Keep to the lines between the one holding "# Push-on cap, closed" and the one holding "obj.parent = None", inclusive, and write them out exactly.

Rows from a 3D modeling dataset
————————

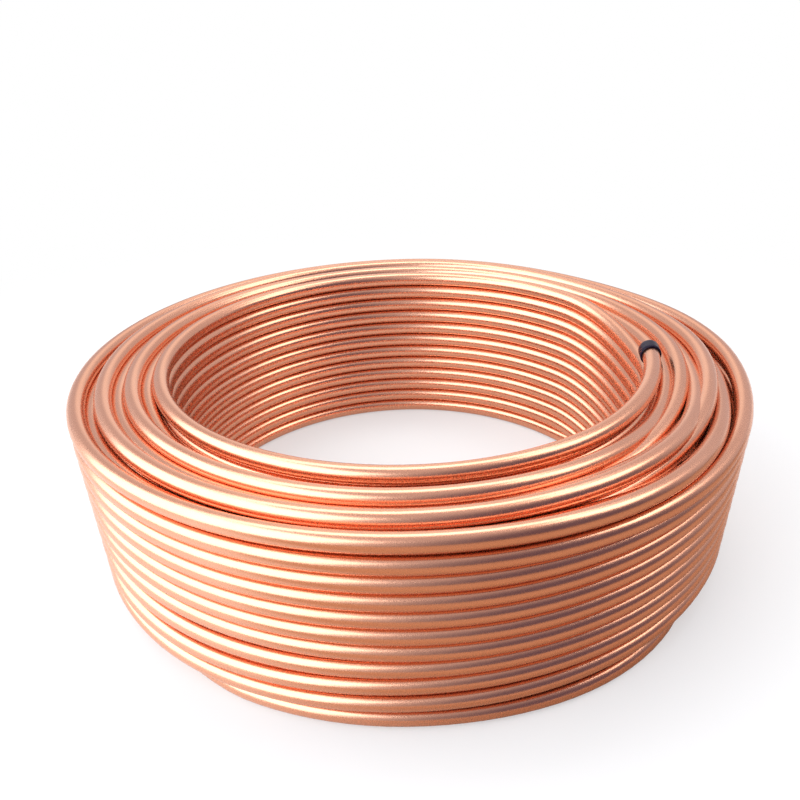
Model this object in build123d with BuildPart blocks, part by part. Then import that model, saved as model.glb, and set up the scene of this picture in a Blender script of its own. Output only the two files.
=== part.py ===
from build123d import *
from math import cos, radians, sin, sqrt
import os

os.makedirs("parts", exist_ok=True)

# Soft copper tube in a level-wound coil that lies flat, its free end capped.
# Millimetres, +Z up. The bore axis is the Z axis and the floor is Z = 0.
# Angles are seen from above, counter-clockwise from +X.

# Tube
tube_od = 12.7
tube_wall = 0.8

# Winding: seven layers, each nested in the grooves of the layer inside it, so a
# turn fills a six-sided cell. The last layer's rows are spread a little, and it
# has none on the floor.
layer_count = 7
rows_inside = 12
rows_outside = 10
bore_radius = 184.8
layer_pitch = tube_od * sqrt(3) / 2
outside_row_low = 1.55 * tube_od
outside_row_top = 11.13 * tube_od
outside_row_pitch = (outside_row_top - outside_row_low) / (rows_outside - 1)
first_layer_radius = bore_radius + tube_od / 2
second_layer_radius = first_layer_radius + layer_pitch
last_layer_radius = first_layer_radius + (layer_count - 1) * layer_pitch
sixth_layer_radius = last_layer_radius - layer_pitch
fifth_layer_radius = sixth_layer_radius - layer_pitch
sixth_layer_low = tube_od
wound_height = rows_inside * tube_od

# Bottom turn of the sixth layer: in front a stretch of it has slipped out and down
# to the floor
slip_start_angle = -125
slip_middle_angle = -83
slip_end_angle = -41
slip_inset = 3.0
slip_lift = 0.2

# Top turn of the first layer: it climbs off the turn below and runs clockwise to
# the free end, which rises and leans into the bore
top_turn_height = wound_height - tube_od / 2
climb_low_angle = 6
climb_high_angle = 36
climb_inset = 4.0
climb_drop = 14.6
climb_seat = 0.4
free_end_angle = -54
free_end_bend_radius = 178.0
free_end_bend = 46
free_end_slope = 1.5
free_end_straight = 16.0

# Push-on cap
cap_wall = 1.5
cap_cover = 11.0
cap_end_wall = 2.5
cap_edge_bevel = 1.2


def point_on_turn(radius, angle, height):
    return Vector(radius * cos(radians(angle)), radius * sin(radians(angle)), height)


def direction_of_turn(angle):
    """Counter-clockwise along a turn."""
    return Vector(-sin(radians(angle)), cos(radians(angle)), 0)


def section_plane(angle):
    """Half plane through the bore axis, radius along its x and height along its y."""
    return Plane((0, 0, 0), x_dir=point_on_turn(1, angle, 0), z_dir=-direction_of_turn(angle))


# Turns that show, as radius and height of their centres
bore_rows = [(first_layer_radius, (row + 0.5) * tube_od) for row in range(rows_inside - 1)]
outside_heights = [outside_row_low + row * outside_row_pitch for row in range(rows_outside)]
outside_rows = [(last_layer_radius, height) for height in outside_heights]
raised_radii = [first_layer_radius + layer * layer_pitch for layer in range(2, layer_count - 1, 2)]
raised_turns = [(radius, tube_od / 2) for radius in raised_radii]
raised_turns += [(radius, top_turn_height) for radius in raised_radii]
seat_turn = (second_layer_radius, wound_height - tube_od)
sixth_layer_turn = (sixth_layer_radius, sixth_layer_low)
top_turn = (first_layer_radius, top_turn_height)

# Bend of the free end, in a plane that slopes up from the top turn
free_end_start = point_on_turn(first_layer_radius, free_end_angle, top_turn_height)
free_end_tangent = direction_of_turn(free_end_angle) + Vector(0, 0, sin(radians(free_end_slope)))
free_end_inward = -point_on_turn(1, free_end_angle, 0)
free_end_plane = Plane(free_end_start, x_dir=free_end_tangent, z_dir=free_end_tangent.cross(free_end_inward))

# Ends of the climb
climb_high = point_on_turn(first_layer_radius, climb_high_angle, top_turn_height - climb_seat)
climb_low = point_on_turn(first_layer_radius + climb_inset, climb_low_angle, top_turn_height - climb_drop)

# Ends and middle of the slipped stretch
slip_start = point_on_turn(sixth_layer_radius - slip_inset, slip_start_angle, sixth_layer_low + slip_inset)
slip_middle = point_on_turn(last_layer_radius, slip_middle_angle, tube_od / 2 + slip_lift)
slip_end = point_on_turn(sixth_layer_radius - slip_inset, slip_end_angle, sixth_layer_low + slip_inset)


# The tube, wound
with BuildPart() as copper_tube:
    # Winding: the body up to the crowns of the sunk layers, and the turns that
    # stand out of it in the bore, on the outside and on both ends
    with BuildSketch(section_plane(0)) as winding_section:
        with Locations((first_layer_radius, tube_od / 2)):
            Rectangle(layer_pitch, wound_height - 1.5 * tube_od, align=Align.MIN)
        with Locations((second_layer_radius, tube_od / 2)):
            Rectangle(fifth_layer_radius - second_layer_radius, wound_height - tube_od, align=Align.MIN)
        with Locations((fifth_layer_radius, tube_od / 2)):
            Rectangle(layer_pitch, outside_row_top - tube_od / 2, align=Align.MIN)
        with Locations((sixth_layer_radius, outside_row_low - outside_row_pitch / 2)):
            Rectangle(layer_pitch, outside_row_pitch * (rows_outside - 0.5), align=Align.MIN)
        with Locations(*bore_rows, *raised_turns, seat_turn, sixth_layer_turn):
            RegularPolygon(tube_od / 2, 6, major_radius=False)
        with Locations(*outside_rows):
            RegularPolygon(outside_row_pitch / 2, 6, major_radius=False)
    revolve(axis=Axis.Z)

    # Slipped stretch of the sixth layer's bottom turn
    with BuildLine() as slipped_line:
        Spline(
            slip_start,
            slip_middle,
            slip_end,
            tangents=(direction_of_turn(slip_start_angle), direction_of_turn(slip_end_angle)),
        )
    slip_plane = Plane(slip_start, x_dir=Vector(0, 0, 1), z_dir=direction_of_turn(slip_start_angle))
    with BuildSketch(slip_plane) as slipped_section:
        RegularPolygon(tube_od / 2, 6, major_radius=False, rotation=30)
    sweep(path=slipped_line.line)

    # Top turn of the first layer
    with BuildSketch(section_plane(climb_high_angle)) as top_turn_section:
        with Locations(top_turn):
            RegularPolygon(tube_od / 2, 6, major_radius=False)
    revolve(axis=Axis.Z, revolution_arc=360 + free_end_angle - climb_high_angle)

    # Climb from the turn below
    with BuildLine() as climb_line:
        Spline(
            climb_high,
            climb_low,
            tangents=(-direction_of_turn(climb_high_angle), -direction_of_turn(climb_low_angle)),
        )
    climb_plane = Plane(climb_high, x_dir=Vector(0, 0, 1), z_dir=-direction_of_turn(climb_high_angle))
    with BuildSketch(climb_plane) as climb_section:
        RegularPolygon(tube_od / 2, 6, major_radius=False, rotation=30)
    sweep(path=climb_line.line)

    # Free end: a round tube, bent, then straight to where it is cut, its bore open
    with BuildLine(free_end_plane) as free_end_line:
        bend = JernArc((0, 0), (1, 0), radius=free_end_bend_radius, arc_size=free_end_bend)
        straight = Line(bend @ 1, bend @ 1 + (bend % 1) * free_end_straight)
    with BuildSketch(Plane(free_end_start, z_dir=free_end_tangent)) as free_end_section:
        Circle(tube_od / 2)
    sweep(path=free_end_line.line)
    with BuildSketch(Plane(straight @ 0, z_dir=straight % 0)) as free_end_bore:
        Circle(tube_od / 2 - tube_wall)
    extrude(amount=free_end_straight, mode=Mode.SUBTRACT)


# Push-on cap, closed and bevelled at its outer end
cap_mouth = Plane(straight @ 1 - (straight % 1) * cap_cover, z_dir=straight % 1)
with BuildPart() as end_cap:
    with BuildSketch(cap_mouth) as cap_outside:
        Circle(tube_od / 2 + cap_wall)
    extrude(amount=cap_cover + cap_end_wall)
    closed_face = end_cap.faces().sort_by(Axis(cap_mouth.origin, cap_mouth.z_dir))[-1]
    chamfer(closed_face.edges(), length=cap_edge_bevel)
    with BuildSketch(cap_mouth) as cap_inside:
        Circle(tube_od / 2)
    extrude(amount=cap_cover, mode=Mode.SUBTRACT)


copper_tube.part.label = "copper_tube"
end_cap.part.label = "end_cap"
export_step(copper_tube.part, "parts/copper_tube.step")
export_step(end_cap.part, "parts/end_cap.step")
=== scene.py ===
"""Copper tube coil: one long soft copper tube wound in seven nested layers, with a
black push-on cap on its free end. Metres, +Z up, the bore axis is the Z axis."""

import math

import bpy
import numpy as np
from mathutils import Matrix, Vector


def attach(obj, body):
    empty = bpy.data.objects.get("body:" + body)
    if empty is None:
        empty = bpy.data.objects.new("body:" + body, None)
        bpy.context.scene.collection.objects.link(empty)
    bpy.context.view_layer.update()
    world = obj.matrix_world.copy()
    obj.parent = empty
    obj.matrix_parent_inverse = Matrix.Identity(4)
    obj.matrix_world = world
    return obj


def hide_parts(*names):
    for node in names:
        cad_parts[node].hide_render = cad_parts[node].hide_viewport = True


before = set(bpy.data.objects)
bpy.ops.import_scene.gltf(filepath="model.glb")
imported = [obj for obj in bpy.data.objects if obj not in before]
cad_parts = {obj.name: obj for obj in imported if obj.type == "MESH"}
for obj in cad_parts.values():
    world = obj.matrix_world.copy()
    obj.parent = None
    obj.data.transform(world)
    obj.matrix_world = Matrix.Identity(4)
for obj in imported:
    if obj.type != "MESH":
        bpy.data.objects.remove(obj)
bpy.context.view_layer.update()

# Driving sizes
# Heights and radii of the winding are in tube diameters. Angles, lengths along the
# tube and half widths of stretches are in degrees, seen from above and
# counter-clockwise from +X. The viewer of the photo looks along +Y.
TUBE = 0.0127
WALL = 0.0008
LAYERS = 7
FIRST_RADIUS = 15.05
NEST_PITCH = math.sqrt(3) / 2
FULL_ROWS = 12
SIXTH_ROWS, SIXTH_PITCH = 10, 1.065
OUTSIDE_ROWS, OUTSIDE_PITCH = 10, 1.049
OUTSIDE_TOP = 11.13

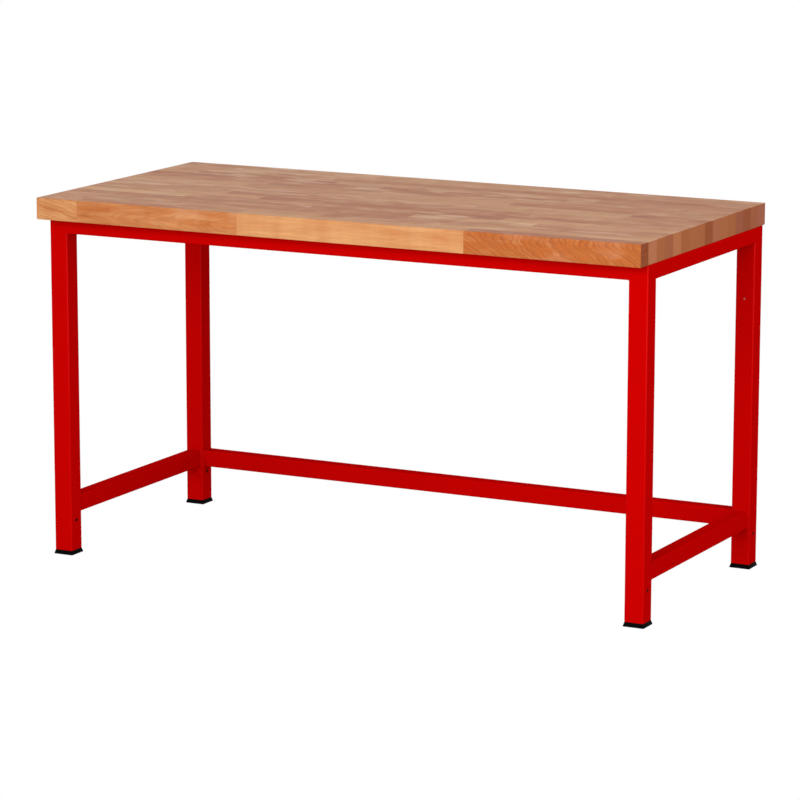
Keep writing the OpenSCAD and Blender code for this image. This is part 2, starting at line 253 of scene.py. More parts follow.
def makeBeech(name, sawnEnd):
    value = beechValues
    grain = value["grain"]
    kind = "sawn" if sawnEnd else "oiled"
    material, tree, shader = newMaterial(name, Specular_IOR_Level=value[kind + "Shine"])
    place = objectPlace(tree)
    look = addNode(tree, "ShaderNodeAttribute", attribute_name="staveLook")
    tone, seed, figure = addNode(tree, "ShaderNodeSeparateColor").outputs
    plug(tree, tone.node.inputs[0], look.outputs["Color"])
    slope = look.outputs["Alpha"]
    pith = addNode(tree, "ShaderNodeAttribute", attribute_name="stavePith").outputs["Vector"]

    # each stave is cut from its own part of the tree
    own = vectorMaths(tree, "ADD", place, vectorMaths(tree, "MULTIPLY", grey(tree, seed), value["treeStep"]))
    broad = streaks(tree, own, grain["broad"])
    middle = streaks(tree, own, grain["middle"])

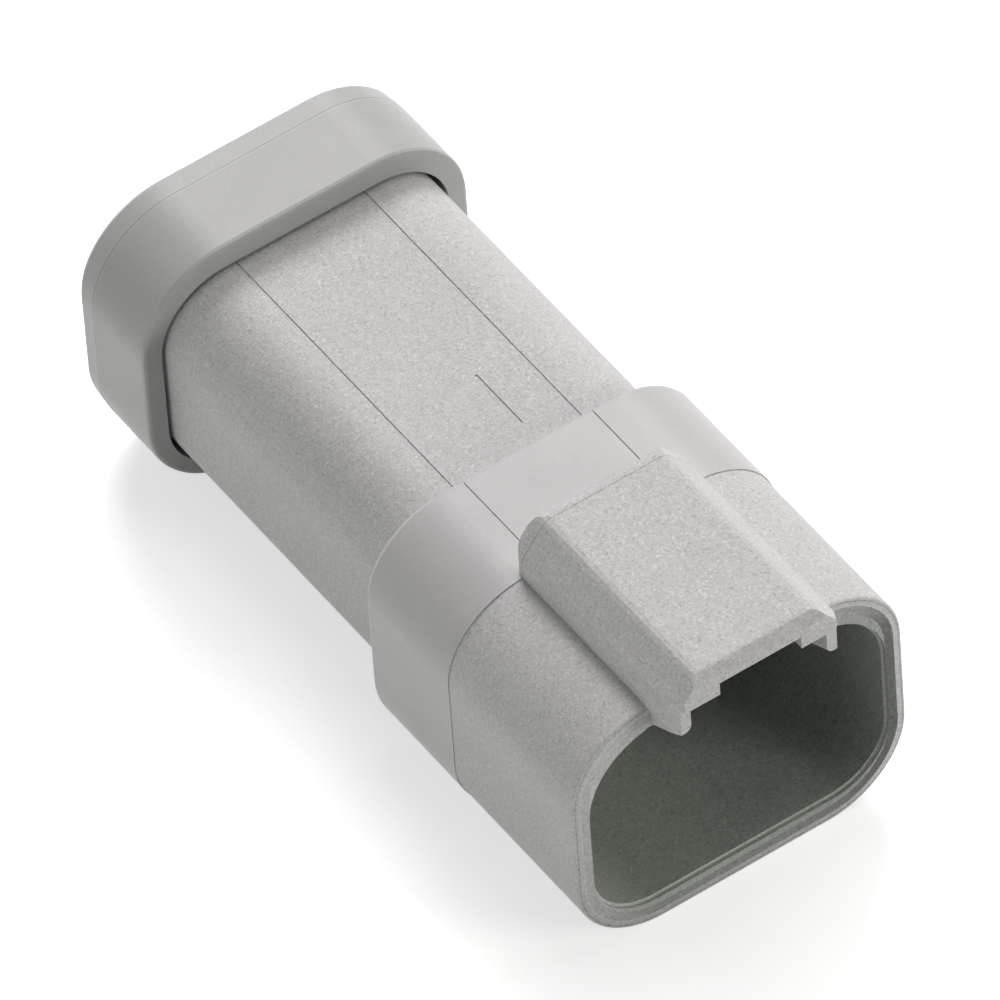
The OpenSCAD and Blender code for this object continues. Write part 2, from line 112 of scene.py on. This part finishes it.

————————

- [Task response]
# Push-on cap, closed and bevelled at its outer end
cap_mouth = Plane(straight @ 1 - (straight % 1) * cap_cover, z_dir=straight % 1)
with BuildPart() as end_cap:
    with BuildSketch(cap_mouth) as cap_outside:
        Circle(tube_od / 2 + cap_wall)
    extrude(amount=cap_cover + cap_end_wall)
    closed_face = end_cap.faces().sort_by(Axis(cap_mouth.origin, cap_mouth.z_dir))[-1]
    chamfer(closed_face.edges(), length=cap_edge_bevel)
    with BuildSketch(cap_mouth) as cap_inside:
        Circle(tube_od / 2)
    extrude(amount=cap_cover, mode=Mode.SUBTRACT)


copper_tube.part.label = "copper_tube"
end_cap.part.label = "end_cap"
export_step(copper_tube.part, "parts/copper_tube.step")
export_step(end_cap.part, "parts/end_cap.step")
=== scene.py ===
"""Copper tube coil: one long soft copper tube wound in seven nested layers, with a
black push-on cap on its free end. Metres, +Z up, the bore axis is the Z axis."""

import math

import bpy
import numpy as np
from mathutils import Matrix, Vector


def attach(obj, body):
    empty = bpy.data.objects.get("body:" + body)
    if empty is None:
        empty = bpy.data.objects.new("body:" + body, None)
        bpy.context.scene.collection.objects.link(empty)
    bpy.context.view_layer.update()
    world = obj.matrix_world.copy()
    obj.parent = empty
    obj.matrix_parent_inverse = Matrix.Identity(4)
    obj.matrix_world = world
    return obj


def hide_parts(*names):
    for node in names:
        cad_parts[node].hide_render = cad_parts[node].hide_viewport = True


before = set(bpy.data.objects)
bpy.ops.import_scene.gltf(filepath="model.glb")
imported = [obj for obj in bpy.data.objects if obj not in before]
cad_parts = {obj.name: obj for obj in imported if obj.type == "MESH"}
for obj in cad_parts.values():
    world = obj.matrix_world.copy()
    obj.parent = None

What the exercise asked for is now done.